Aslında bu hafta dış dünyada oluşan ve doğrudan ülkemizi tehdit eden gelişmelerden söz etmek istemiyordum.
Çünkü kırgındım.
Halkıma kırgındım.
- Ne Irak, Suriye, Libya ve Mısır'daki yanlış siyasetimiz sonucu ekonomimizin milyarlarca dolarlık kaybı.
- Ne Kıbrıs'ı adım adım kaybetmemiz.
- Ne kahraman denizcilerimizin kumpasla hapsedilmesi.
- Ne de Suriye'deki teröristlere yardım ettiğimiz iddiaları ile kaybedilen itibarımız.
- Ne de seçimlerden sonra Güneydoğu ve Doğu Anadolu'da özerklik ilanı ve bölünme riski.
- Ne de iklim değişikliği, kuraklık sonucu tarım üretimindeki kayıplar
Hiçbiri ülkenin insanlarını ilgilendirmiyordu. Varsa yoksa yerel seçimler.
Ve liderlerin gerçekten birbirlerini seviyesizce suçlamaları. Bu nedenle halkıma da, siyasetçi geçinenlere de kırgındım.

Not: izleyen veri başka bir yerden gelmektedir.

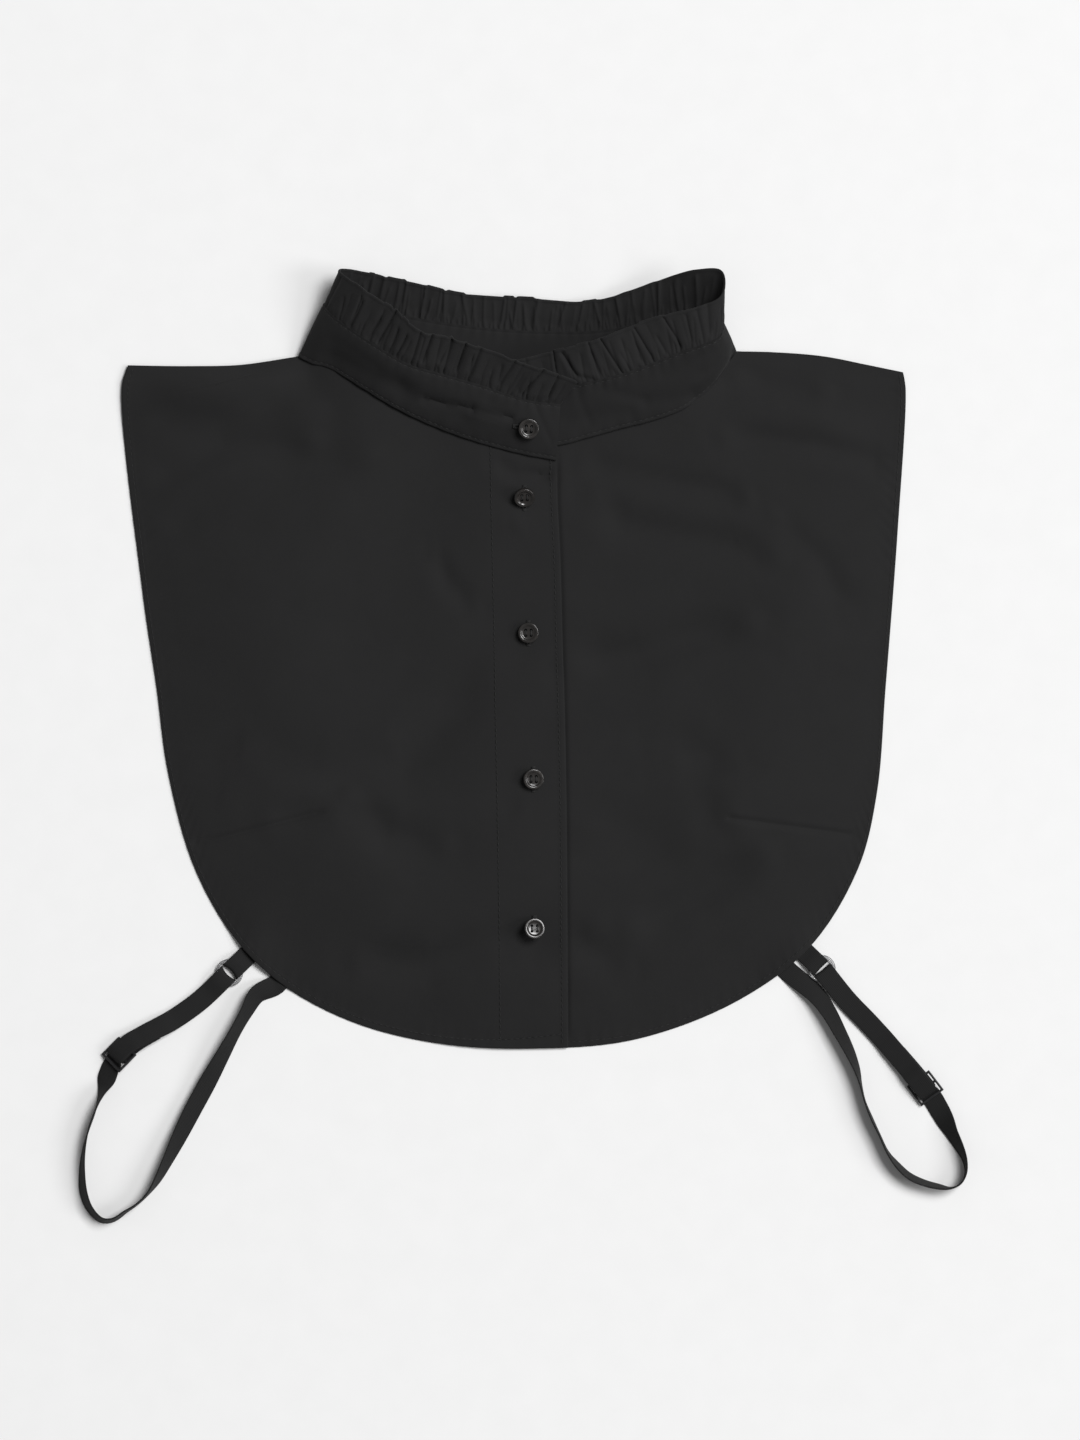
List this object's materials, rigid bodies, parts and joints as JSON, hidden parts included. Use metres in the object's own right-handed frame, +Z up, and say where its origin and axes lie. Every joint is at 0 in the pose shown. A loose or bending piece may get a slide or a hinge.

Bir ara düşündüm. Acaba bende yerel seçimlerle ilgili yazı yazayım mı diye. Siyasi parti başkanlarının konuşmalarını izliyorum. Her gün bir başka kentte konuşuyorlar ancak ortada tek bir siyasi düşünce kırıntısına bile rastlamıyorum.
İstanbul'un adaylarını izliyorum. Öyle ya İstanbul'un dünyadaki 130 ülkeden daha fazla nüfusu var. Komşumuz Yunanistan'ın bile iki katı. Mevcut belediye başkanı kentin yönetimini başbakana devretmiş, konu mankeni gibi ortalarda dolaşıyor. Muhalefetin adayının ise yıllarca belediyecilik ve siyaset hayatı var ancak belleklerde kalabilen ülkemiz için söylediği tek bir cümle yok.
Diğer kentlerin örneğin İzmir'in Ankara'nın adaylarının mesajlarına bakıyorum. Onlar da farklı değil. Basın ise ya bu adayları şişliyor ya da bir balon gibi şişiriyor.
Bu yöntem bana uymaz. En iyisi seçimlere kadar yazılarıma ara mı vereyim diye düşündüm.
Oysa Gözlem Gazetesi internet editörü Mümin Derviş hızla artan tıklanma takibinde dış politika haberlerinin ilgi alanının fazla olduğunu rapor ediyordu.
İşte tamda bu anda Karadeniz'in kuzeyinde, Ukrayna ve Kırım'da beklenen fırtına koptu.
Öyle bir fırtına ki sadece bizim kuşağı değil, gelecek kuşaklarımızı etkileyecek bir fırtına.
Hatta bana sorarsanız önümüzdeki günler, yerel seçimlerin bile ertelenmesini gerektirecek gelişmelere tanık olabiliriz.
Aslında küresel güçlerin çatışmasının Pasifik Bölgesi'nde ve Doğu Akdeniz'de olacağı tahmin ediliyordu.
Fakat İkinci Dünya Savaşı'nın sona erdiği (Yalta Konferansı) Kırım'da küresel savaşın çanları çalıyor.
Şimdi en kritik ülke ise Türkiye.
Siyasi ve askeri varlığı batıya, ekonomisi ise Rusya ve İran'a bağımlı olan ülkemiz için çok zor bir sürece girdik.
Ne Rusya Kırım'dan geri adım atabilir, ne de ABD ve AB, Ukrayna'dan.
Karadeniz'deki gerilim Doğu Akdeniz'deki gerilimi de tetikleyebilir.
Küresel güçlerin çatışması sıcak savaşa dönüşmeden soğuk savaşa dönerse ülkemiz ya bundan en olumsuz etkilenen ülke olur ya da bu soğuk savaştan en çok yaralanan ülke oluruz ki bugünkü iktidar ve muhalefet partileri kadroları ile çok zor.
Ve en kötü haber, komşu ülkelerimiz ile ilişkilerimizi sıfırlayan Dış İşleri Bakanı Davutoğlu Ukrayna'ya gitti. Ve darbe ile gelen yönetimle ilişki kurduğu haberlerini aldık.
Görüşlerime hiçbir zaman Allah'ı karıştırmam ama bir seferlik Allah'ın adını anacağım.
“Allah bir ülkeyi cezalandırmak istiyorsa, Ahmet Davutoğlu'nu o ülkeye Dış İşleri Bakanı yapar.”